前半に関して、指揮官は「選手にいい景色でプレーさせてやれなかった」と自らの非を認める。ただし、最適な配置ではないと判断した後の修正は迅速だった。後半開始からペクに代わり山田大記を投入。2列目の右サイドへ置き、[4-2-3-1]はそのままに2列目の並びも左・押谷祐樹、中央・松浦拓弥と変更。後半からキャプテンマークを巻いた背番号10(前半は前田遼一が巻いた)が、駒野友一との縦ラインでチームを牽引。ドリブルでためを作り、攻撃のリズムを生むと、これに呼応するように、前と後ろで乖離していたチームがゆっくりとつながり始める。
相手のペースダウンも手伝って主導権を握ると、59分に松浦拓弥の復帰後公式戦初ゴールで同点。試合終了間際の88分には前田遼一に待望の今季公式戦初ゴールが飛び出し、逆転。1点リードを最後まで守り切り、タイムアップを迎えた。試合終了間際にはC大阪・ケンペスのヘディングシュートがポストに救われるなど最後まで手に汗握る戦いであり、まさに紙一重だった。何とも不格好で、泥臭い勝利だった。だが、この日は勝ったことに意味があった。

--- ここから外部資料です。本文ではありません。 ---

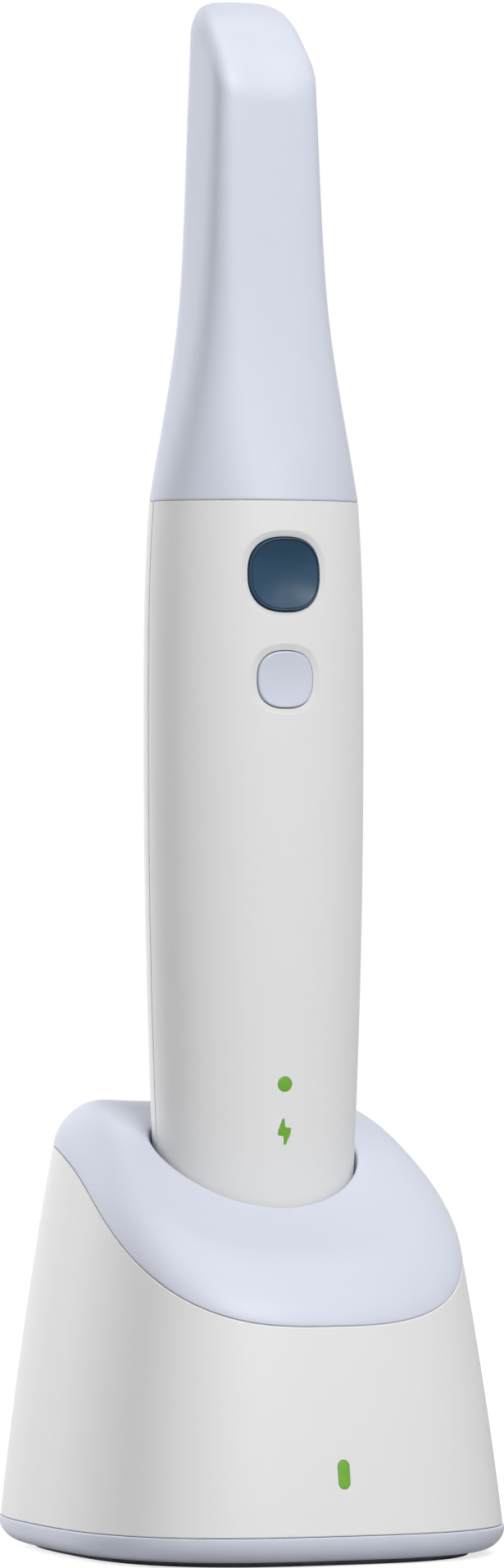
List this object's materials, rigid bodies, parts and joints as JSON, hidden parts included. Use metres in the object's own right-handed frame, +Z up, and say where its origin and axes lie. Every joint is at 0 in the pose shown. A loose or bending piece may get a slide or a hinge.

「だれが出ても勝てるチームを目指す」。試合前、森下は選手たちに改めてそう伝えたという。試合後にはこの日のメンバー起用をこう説明している。「選手を試すとか、ターンオーバーで選手を休ませるとか、そういった意図は全くなくて、あの8人もずっと練習からすごくいいコンディションでしたし、いつ出てもおかしくない状況だったのでスタメンで出てもらいました」。その言葉に偽りはない。この試合のプレビューにも挙げた通り、試合に出られずともハードトレーニングで一切妥協しない者たちがいる。試合で“使いたい”と思わせる人材がいるのだ。
チーム全員がピッチ内外でつながり、文字通り“一丸”となって戦うことは新チームの揺るぎない“流儀”である。他クラブにすれば当たり前のことかもしれない。だが、サックスブルーはその“当たり前”を改めて見つめ直すことにした。メディアへ対しても一貫してそうアピールし続けてきたが、観る者は言葉だけでは納得しない。その思いを行動で示し、最もわかりやすい形で“外”へ発信する必要があった。だからこそチーム、選手は勝利だけを欲していた。この試合は“捨てゲーム”であるどころか、是が非でも勝たなければならない一戦だった。

試合後、逆転勝利に沸くヤマハスタジアムにクラブシーズンソングが流れた。
その一節にはこうある。

頑張り続ける事で誰かが君を笑うなら
その悔しさを逆にバネにして更に高く飛べばいい

“黄金時代”を知るファンの目は、厳しい。彼らを振り向かせるにはチームとしてのクオリティーをさらに上げていくと共に、勝利という結果を積み重ねていくしかない。根気のいる作業はまだ始まったばかりだ。